I'm not sure what you mean. It is used only in CreatePidFile function 
and I think that if directory is locked by some process, I don't see any 
useful reason to know if it is postmaster or standalone backend.

(PS: Is standalone backend same as --single switch?)

>> 2) Why 100? What race condition should happen? This piece of code looks 
>> like kind of magic.
> 
> There are at least two race cases identified in the comments in the
> loop.

Yes there are. But it does not sense for me. If I want to open file and 
another process remove it, why I want to try created it again when 
another process going to do it?

There is only one reason and it is that user delete file manually from 
the system, but in this case I don't believe that administrator shot 
right time.

Or if it still have sense do it in this way I expect some sleep instead 
of some loop which depends on CPU speed.

>> 3) Why pid checking and cleanup is in postgres? I think it is role of 
>> pg_ctl or init scripts.
> 
> Let's see, instead of one place in the postgres code we should do it in
> N places in different init scripts, and just trust to luck that a
> particular installation is using an init script that knows to do that?
> I don't think so.  Besides, how is the init script going to remove it
> again?  It won't still be running when the postmaster exits.

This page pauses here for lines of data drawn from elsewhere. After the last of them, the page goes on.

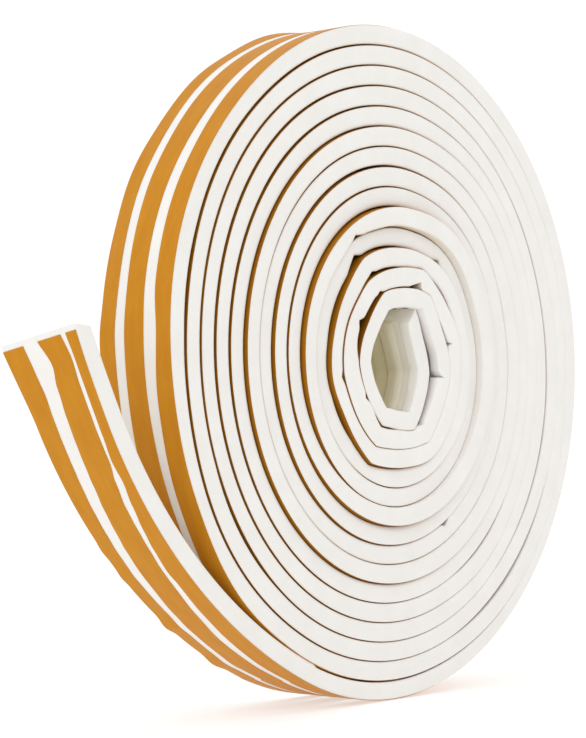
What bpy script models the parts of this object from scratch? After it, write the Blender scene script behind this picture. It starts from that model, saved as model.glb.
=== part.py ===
"""A coil of self-adhesive foam rubber door weatherstrip with a free tail, standing on its rim.

The strip is a twin profile, torn down the middle when it is used. It is wound adhesive side out, and three
ribbons of release paper cover the adhesive. The coil's axis runs along Y, and its front end faces -Y. Angles
and turns are counted from the bottom of the coil, where the tail leaves it, and run anticlockwise as seen
from the front while the strip winds inwards.
"""

import math

import bmesh
import bpy
from mathutils import Vector

MM = 0.001

# The strip's section.
WIDTH = 18.0 * MM
THICKNESS = 4.0 * MM
EDGE_ROUND = 1.2 * MM
HOLLOW_DEPTH = 0.7 * MM
RIDGE_HEIGHT = 0.5 * MM
TEAR_GROOVE_DEPTH = 1.3 * MM

# The inner face of one half, from its outer edge to the tear groove: width used up, depth below the crown.
HALF_PROFILE = (
    (EDGE_ROUND, 0.0),
    (2.4 * MM, 0.0),
    (2.8 * MM, HOLLOW_DEPTH),
    (4.7 * MM, HOLLOW_DEPTH),
    (5.1 * MM, HOLLOW_DEPTH - RIDGE_HEIGHT),
    (6.0 * MM, HOLLOW_DEPTH - RIDGE_HEIGHT),
    (6.4 * MM, HOLLOW_DEPTH),
    (8.5 * MM, HOLLOW_DEPTH),
)

# The coil.
RIM_RADIUS = 68.75 * MM
PITCH = 3.96 * MM
PITCH_SAG = 0.11 * MM
STATIONS = 40
STRIP_END = 14.406
INNER_FROM = 11.45

# Where the winding wanders off the spiral: turns, half width in turns, how far out.
WANDER = (
    (0.70, 0.09, 0.9 * MM),
    (0.87, 0.05, 0.6 * MM),
    (1.14, 0.12, 1.2 * MM),
    (1.67, 0.08, 0.6 * MM),
    (1.85, 0.08, 0.6 * MM),
    (2.19, 0.12, 0.7 * MM),
    (2.66, 0.10, 0.5 * MM),
    (3.30, 0.12, -0.5 * MM),
    (3.64, 0.12, 0.4 * MM),
    (4.11, 0.07, 0.6 * MM),
    (4.39, 0.08, 0.5 * MM),
    (5.38, 0.10, 0.8 * MM),
    (6.38, 0.10, 0.7 * MM),
    (7.38, 0.10, 0.9 * MM),
    (8.38, 0.10, 0.8 * MM),
    (9.40, 0.09, 0.9 * MM),
    (10.39, 0.09, 1.0 * MM),
    (10.59, 0.05, 0.6 * MM),
    (11.38, 0.10, 1.0 * MM),
)

# How far the turns stick out of the front end, and sink into the rear end: turns, distance.
PUSHED_OUT = (
    (5.00, 0.0),
    (5.40, 0.3 * MM),
    (5.75, 0.6 * MM),
    (6.25, 0.6 * MM),
    (6.75, 0.0),
    (7.25, 0.2 * MM),
    (7.75, 0.5 * MM),
    (8.25, 0.2 * MM),
    (8.75, 0.5 * MM),
    (9.05, 1.7 * MM),
    (9.40, 2.2 * MM),
    (9.75, 1.4 * MM),
    (10.25, 0.25 * MM),
    (10.75, 0.5 * MM),
    (11.25, 1.4 * MM),
    (11.75, 1.4 * MM),
    (12.25, 2.0 * MM),
    (13.00, 1.8 * MM),
    (13.35, 1.8 * MM),
    (13.75, 1.6 * MM),
    (14.00, 1.0 * MM),
    (14.25, 0.0),
    (14.40, 0.0),
)

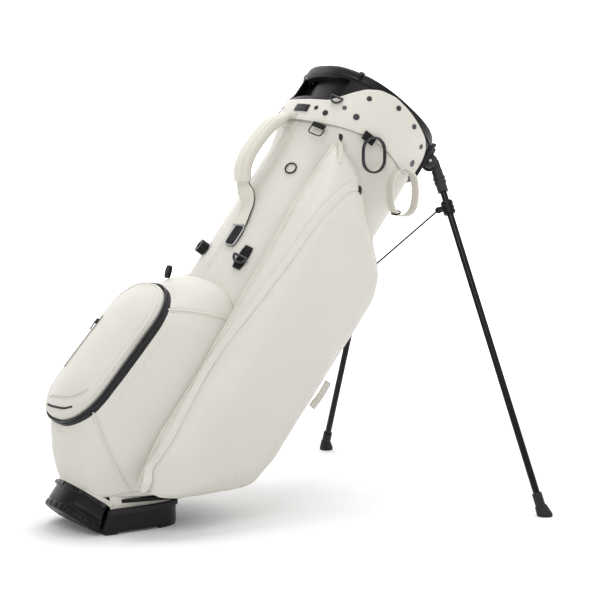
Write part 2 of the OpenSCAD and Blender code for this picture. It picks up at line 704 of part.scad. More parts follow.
// The link's lower end at rest: the plate's pin, turned about the base hinge by the lean
link_low = [link_pin_x * cos(lean) - link_pin_z * sin(lean), 0,
            hinge_z + link_pin_x * sin(lean) + link_pin_z * cos(lean)];
link_pin_r = 2;
link_half = 6;
module drag_link() color("silver") in_bag() {
    for (y = [-link_half, link_half])
        rod([rod_low_x, y, link_top_z], link_low + [0, y, 0], link_pin_r + 0.3);
    translate([rod_low_x, 0, link_top_z]) rotate([90, 0, 0])
        cylinder(r = link_pin_r, h = 2 * link_half, center = true, $fn = 32);
    translate(link_low) rotate([90, 0, 0]) cylinder(r = link_pin_r, h = 26, center = true, $fn = 32);
}

// ---------- foot plate, level on the ground ----------

hinge_ground = [hinge_z * sin(lean), 0, datum_h + hinge_z * cos(lean)];
pad_h = 4;
lost_motion = 6.6;      // room for the drag link's pin in the plate's lugs
link_rest = [link_pin_x, link_pin_z];
module plate_plan(grow = 0) translate([hinge_ground[0], 0]) base_plan(grow);

// Everything behind the split between the shell and the plate
module plate_side() translate(hinge_ground) rotate([90, 0, 0]) translate([0, 0, -120]) linear_extrude(240)
    polygon([[2, -20], [200, -20], [200, 60], [14, 60], [14, 32], [2, 0]]);

module foot_plate() color("#222222") difference() {
    union() {
        intersection() {
            difference() {
                translate([0, 0, pad_h]) linear_extrude(plate_h - pad_h - 8) plate_plan();
                translate([0, 0, pad_h + 7]) linear_extrude(plate_h) plate_plan(-6);
            }
            plate_side();
        }
        intersection() {
            translate(hinge_ground) hull() {
                translate([0, -32.5, 0]) rotate([-90, 0, 0]) cylinder(r = knuckle_r, h = 65, $fn = 32);
                translate([16, -32.5, -5.5]) cube([6, 65, 8]);
            }
            translate([-50, -100, pad_h + 0.5]) cube([100, 200, 40]);
        }
        for (s = [-1, 1]) translate(hinge_ground + [link_rest[0] - 14, s * 11 - 2, 0])
            translate([0, 0, pad_h + 6 - hinge_ground[2]]) cube([28, 4, plate_h - pad_h - 2]);
    }
    translate(hinge_ground + [link_rest[0], -20, link_rest[1]]) rotate([-90, 0, 0])
        cylinder(r = link_pin_r + lost_motion, h = 40, $fn = 48);
    translate(hinge_ground - [0, 80, 0]) rotate([-90, 0, 0]) cylinder(r = hinge_pin_r + run, h = 160, $fn = 32);
    for (s = [-1, 1]) translate(hinge_ground + [0, s * 48 - 14.5, 0]) rotate([-90, 0, 0])
        cylinder(r = knuckle_r + 1.5, h = 29, $fn = 48);
}
module foot_pads() color("#151515") intersection() {
    union() {
        translate([0, -100, 0]) cube([20, 200, pad_h]);
        translate([98, -100, 0]) cube([60, 200, pad_h]);
    }
    translate([0, 0, -1]) linear_extrude(10) plate_plan(-1);
    plate_side();
}
module plate_collar() color("#1c1c1c") intersection() {
    translate([0, 0, plate_h - 7.6]) linear_extrude(7.6) difference() {
        plate_plan(3);
        plate_plan(-5);
    }
    plate_side();
}

front_panel();
back_panel();
near_side_panel();
far_side_panel();
lower_skirt();
upper_collar();
front_stay();
back_spine();
club_floor();
top_cuff();
divider_frame();
divider_sheets();
cuff_cover();
cuff_rivets();
cuff_plate();
base_shell();
base_collar();
base_rivets();
base_hinge_pin();
near_pocket();
far_pocket();
ball_pocket();
ball_pocket_zip();
hardware_straps();
handle_anchors();
strap_socket();
eyelet();
back_tab();
pocket_pull_loop();
stand_bracket();
bracket_screws();
foot_plate();
foot_pads();
plate_collar();
push_rod();
rod_yoke();
drag_link();
near_strut();
far_strut();
near_leg_arm();
near_leg_tube();
near_leg_clamp();
near_leg_foot();
far_leg_arm();
far_leg_tube();
far_leg_clamp();
far_leg_foot();
ball_pocket_door();
coin_zip_slider();
front_zip_slider();
side_zip_slider();
carry_handle();
towel_ring();
cuff_ring();
collar_ring();
strap_ring();
umbrella_loop();
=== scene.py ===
"""Looks of the golf stand bag: leather, webbing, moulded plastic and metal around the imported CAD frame."""
import json
import math

import bmesh
import bpy
import numpy as np
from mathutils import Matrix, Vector, noise
from mathutils.bvhtree import BVHTree


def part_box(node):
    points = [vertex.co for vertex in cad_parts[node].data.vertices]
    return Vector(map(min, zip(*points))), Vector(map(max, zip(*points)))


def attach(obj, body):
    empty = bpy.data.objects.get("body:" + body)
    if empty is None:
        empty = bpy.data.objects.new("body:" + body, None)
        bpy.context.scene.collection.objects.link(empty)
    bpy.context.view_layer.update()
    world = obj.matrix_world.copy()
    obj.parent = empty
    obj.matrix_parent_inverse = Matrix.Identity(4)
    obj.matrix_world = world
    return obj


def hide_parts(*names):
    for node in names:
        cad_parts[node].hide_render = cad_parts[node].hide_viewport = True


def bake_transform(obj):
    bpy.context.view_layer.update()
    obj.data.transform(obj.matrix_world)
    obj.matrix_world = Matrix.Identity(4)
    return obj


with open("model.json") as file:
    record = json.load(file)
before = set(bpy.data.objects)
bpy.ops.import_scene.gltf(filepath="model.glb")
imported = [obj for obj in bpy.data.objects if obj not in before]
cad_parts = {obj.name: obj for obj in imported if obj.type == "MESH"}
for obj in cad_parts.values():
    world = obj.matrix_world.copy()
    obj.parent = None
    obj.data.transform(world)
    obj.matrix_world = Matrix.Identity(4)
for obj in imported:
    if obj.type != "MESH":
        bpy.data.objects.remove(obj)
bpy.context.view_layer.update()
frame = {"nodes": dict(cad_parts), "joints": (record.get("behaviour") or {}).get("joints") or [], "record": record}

# ---------- the bag's frame: u backwards, v across, w up the tube, all in millimetres ----------

MM = 0.001
JOINTS = {j["name"]: j for j in frame["joints"]}
HINGE = JOINTS["base_hinge"]
LEAN = math.radians(HINGE["range_deg"][1])
HINGE_W = HINGE["pos_m"][0] / math.sin(LEAN)
DATUM = np.array([0, 0, HINGE["pos_m"][2] - HINGE_W * math.cos(LEAN)])
U = np.array([math.cos(LEAN), 0, -math.sin(LEAN)])
V = np.array([0.0, 1, 0])
W = np.array([math.sin(LEAN), 0, math.cos(LEAN)])
NEAR, FAR = -1, 1


def bag(u, v, w):
    """World place in metres of a point in the bag's frame."""
    u, v, w = np.broadcast_arrays(np.asarray(u, float), v, w)
    return DATUM + MM * (u[..., None] * U + v[..., None] * V + w[..., None] * W)


def to_bag(points):
    """Bag-frame (u, v, w) in millimetres of world points."""
    away = (np.asarray(points) - DATUM) / MM
    return np.stack([away @ U, away @ V, away @ W], -1)


def node_points(*nodes):
    return np.array([v.co for n in nodes for v in frame["nodes"][n].data.vertices])


def bag_box(*nodes):
    points = to_bag(node_points(*nodes))
    return points.min(0), points.max(0)


def box_of(node):
    """Low and high corners of a node's world box, as arrays."""
    low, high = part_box(node)
    return np.array(low), np.array(high)


# Driving sizes, all read off the CAD nodes
tube_low_corner, tube_high_corner = bag_box("front_panel", "back_panel", "near_side_panel", "far_side_panel")
TUBE_X = (tube_low_corner[0] + tube_high_corner[0]) / 2
TUBE_A = (tube_high_corner[0] - tube_low_corner[0]) / 2
TUBE_B = tube_high_corner[1]
TUBE_LOW, TUBE_HIGH = tube_low_corner[2], tube_high_corner[2]
cuff_low_corner, cuff_high_corner = bag_box("top_cuff")
CUFF_X = (cuff_low_corner[0] + cuff_high_corner[0]) / 2
CUFF_A = (cuff_high_corner[0] - cuff_low_corner[0]) / 2
CUFF_B = cuff_high_corner[1]
CUFF_LOW, CUFF_TOP = cuff_low_corner[2], cuff_high_corner[2]
PLATE_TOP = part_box("foot_plate")[1].z
SKIRT_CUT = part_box("near_pocket")[0].z
SQUARENESS = 2.4
FULL_TURN = 2 * math.pi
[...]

I'm sorry, I meant why there is a pid cleanup which stays there after 
another postmaster crash. Many application only check OK there is some 
pid file -> exit. And rest is on start script or some other monitoring 
facility.

>> 4) The following condition is buggy, because atoi function does not have 
>> defined result if parameter is not valid number.
> 
>>   if (other_pid <= 0)
> 
> It's not actually trying to validate the syntax of the lock file, only
> to make certain it doesn't trigger any unexpected behavior in kill().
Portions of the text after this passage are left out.